Return, exactly as written, the lines from the one containing "Recreate this object" through the one containing "STRIP_WIDTH = 0.004", with both ends included.
━━━━━━━━
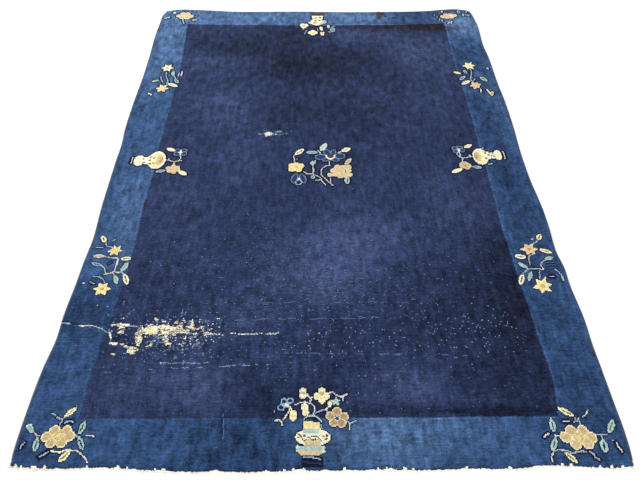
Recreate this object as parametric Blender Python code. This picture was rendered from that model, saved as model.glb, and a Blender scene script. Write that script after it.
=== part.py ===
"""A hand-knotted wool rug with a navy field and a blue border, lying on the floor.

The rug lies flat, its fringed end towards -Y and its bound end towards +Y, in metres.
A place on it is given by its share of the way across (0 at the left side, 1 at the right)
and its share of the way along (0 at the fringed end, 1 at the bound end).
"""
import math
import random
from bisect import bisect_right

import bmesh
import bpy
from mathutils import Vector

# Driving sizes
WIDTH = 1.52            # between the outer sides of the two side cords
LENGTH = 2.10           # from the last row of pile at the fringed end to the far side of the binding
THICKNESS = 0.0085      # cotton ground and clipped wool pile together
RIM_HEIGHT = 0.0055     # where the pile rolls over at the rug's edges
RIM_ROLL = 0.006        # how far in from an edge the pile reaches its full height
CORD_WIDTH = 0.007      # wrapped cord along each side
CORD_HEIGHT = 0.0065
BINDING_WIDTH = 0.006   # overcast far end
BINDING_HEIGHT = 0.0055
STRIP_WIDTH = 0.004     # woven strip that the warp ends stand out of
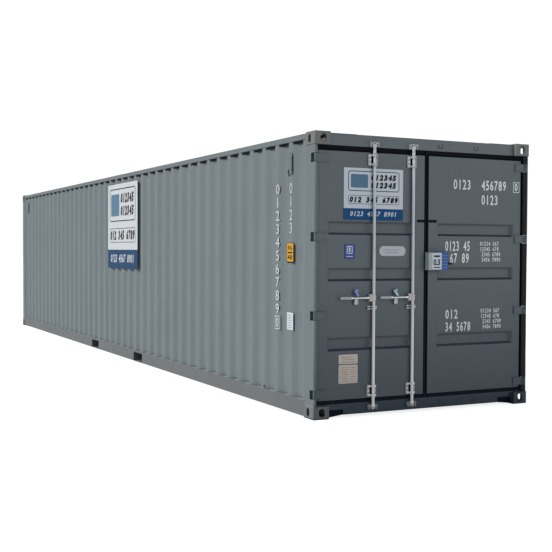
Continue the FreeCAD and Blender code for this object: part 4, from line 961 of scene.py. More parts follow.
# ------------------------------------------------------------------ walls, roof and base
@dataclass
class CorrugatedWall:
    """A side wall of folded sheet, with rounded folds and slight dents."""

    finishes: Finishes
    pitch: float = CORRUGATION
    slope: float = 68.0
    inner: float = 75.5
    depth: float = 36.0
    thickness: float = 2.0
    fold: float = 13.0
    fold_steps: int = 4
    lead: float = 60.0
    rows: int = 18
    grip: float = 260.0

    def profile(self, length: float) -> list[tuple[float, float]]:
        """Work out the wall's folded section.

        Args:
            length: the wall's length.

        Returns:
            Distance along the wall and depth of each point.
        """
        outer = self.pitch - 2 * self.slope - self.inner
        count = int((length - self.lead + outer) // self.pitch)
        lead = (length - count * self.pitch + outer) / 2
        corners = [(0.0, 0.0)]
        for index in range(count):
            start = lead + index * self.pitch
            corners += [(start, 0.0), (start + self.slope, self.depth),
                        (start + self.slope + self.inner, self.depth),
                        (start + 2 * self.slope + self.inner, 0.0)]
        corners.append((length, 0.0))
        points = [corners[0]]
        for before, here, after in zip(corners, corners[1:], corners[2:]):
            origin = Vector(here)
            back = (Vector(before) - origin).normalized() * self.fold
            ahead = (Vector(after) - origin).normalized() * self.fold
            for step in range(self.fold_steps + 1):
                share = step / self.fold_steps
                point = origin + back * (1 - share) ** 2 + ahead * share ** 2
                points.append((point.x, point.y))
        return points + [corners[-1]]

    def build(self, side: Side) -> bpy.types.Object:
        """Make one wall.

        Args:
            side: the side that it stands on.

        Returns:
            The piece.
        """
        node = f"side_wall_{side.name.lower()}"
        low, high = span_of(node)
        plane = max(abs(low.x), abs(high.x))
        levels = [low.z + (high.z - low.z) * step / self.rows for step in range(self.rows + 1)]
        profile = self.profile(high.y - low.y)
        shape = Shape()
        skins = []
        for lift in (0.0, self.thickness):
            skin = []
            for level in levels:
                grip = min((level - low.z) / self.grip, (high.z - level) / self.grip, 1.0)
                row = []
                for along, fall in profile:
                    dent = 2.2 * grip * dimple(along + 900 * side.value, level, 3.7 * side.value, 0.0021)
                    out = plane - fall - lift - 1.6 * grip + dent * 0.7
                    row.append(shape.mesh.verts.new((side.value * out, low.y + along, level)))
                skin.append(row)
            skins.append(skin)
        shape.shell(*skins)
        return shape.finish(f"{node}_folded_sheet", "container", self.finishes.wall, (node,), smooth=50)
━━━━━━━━
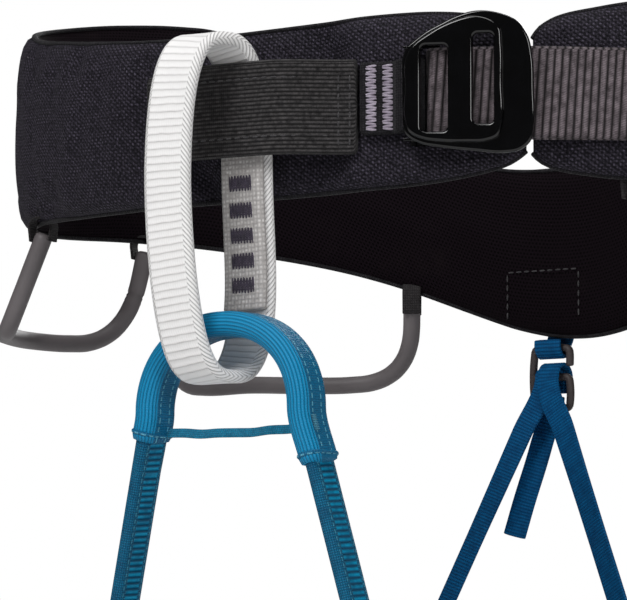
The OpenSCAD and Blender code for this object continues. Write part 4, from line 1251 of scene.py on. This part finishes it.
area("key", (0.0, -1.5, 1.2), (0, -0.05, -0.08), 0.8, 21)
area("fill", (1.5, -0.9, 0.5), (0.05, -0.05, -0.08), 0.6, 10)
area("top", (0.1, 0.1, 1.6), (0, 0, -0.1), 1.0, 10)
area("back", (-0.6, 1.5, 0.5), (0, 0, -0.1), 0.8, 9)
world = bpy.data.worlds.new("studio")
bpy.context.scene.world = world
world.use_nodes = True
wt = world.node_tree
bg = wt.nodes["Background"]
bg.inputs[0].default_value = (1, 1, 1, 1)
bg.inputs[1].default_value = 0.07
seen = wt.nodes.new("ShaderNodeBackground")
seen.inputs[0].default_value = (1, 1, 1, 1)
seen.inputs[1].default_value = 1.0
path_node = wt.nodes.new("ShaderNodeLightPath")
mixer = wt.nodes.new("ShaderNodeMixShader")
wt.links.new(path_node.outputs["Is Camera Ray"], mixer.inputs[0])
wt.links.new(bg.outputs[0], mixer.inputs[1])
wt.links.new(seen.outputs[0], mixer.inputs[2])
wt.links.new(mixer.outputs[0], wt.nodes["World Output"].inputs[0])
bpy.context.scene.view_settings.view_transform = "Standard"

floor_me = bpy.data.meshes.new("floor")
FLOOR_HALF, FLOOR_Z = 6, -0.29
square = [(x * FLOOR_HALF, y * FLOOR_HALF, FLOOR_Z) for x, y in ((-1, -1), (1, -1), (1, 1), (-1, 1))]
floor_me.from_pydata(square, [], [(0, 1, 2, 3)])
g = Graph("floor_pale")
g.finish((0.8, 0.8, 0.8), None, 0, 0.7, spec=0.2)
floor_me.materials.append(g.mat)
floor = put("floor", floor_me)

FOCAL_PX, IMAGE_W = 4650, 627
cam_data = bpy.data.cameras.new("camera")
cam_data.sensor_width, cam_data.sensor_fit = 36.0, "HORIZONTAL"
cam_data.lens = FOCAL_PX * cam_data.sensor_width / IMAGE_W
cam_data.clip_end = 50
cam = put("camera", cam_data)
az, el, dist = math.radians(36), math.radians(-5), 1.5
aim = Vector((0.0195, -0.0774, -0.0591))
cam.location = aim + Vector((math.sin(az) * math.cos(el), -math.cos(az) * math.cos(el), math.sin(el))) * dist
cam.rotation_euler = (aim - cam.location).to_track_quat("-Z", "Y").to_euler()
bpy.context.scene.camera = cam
━━━━━━━━
» **Problem solution**:
Recreate this object as parametric Blender Python code. This picture was rendered from that model, saved as model.glb, and a Blender scene script. Write that script after it.
=== part.py ===
"""A hand-knotted wool rug with a navy field and a blue border, lying on the floor.

The rug lies flat, its fringed end towards -Y and its bound end towards +Y, in metres.
A place on it is given by its share of the way across (0 at the left side, 1 at the right)
and its share of the way along (0 at the fringed end, 1 at the bound end).
"""
import math
import random
from bisect import bisect_right

import bmesh
import bpy
from mathutils import Vector

# Driving sizes
WIDTH = 1.52            # between the outer sides of the two side cords
LENGTH = 2.10           # from the last row of pile at the fringed end to the far side of the binding
THICKNESS = 0.0085      # cotton ground and clipped wool pile together
RIM_HEIGHT = 0.0055     # where the pile rolls over at the rug's edges
RIM_ROLL = 0.006        # how far in from an edge the pile reaches its full height
CORD_WIDTH = 0.007      # wrapped cord along each side
CORD_HEIGHT = 0.0065
BINDING_WIDTH = 0.006   # overcast far end
BINDING_HEIGHT = 0.0055
STRIP_WIDTH = 0.004     # woven strip that the warp ends stand out of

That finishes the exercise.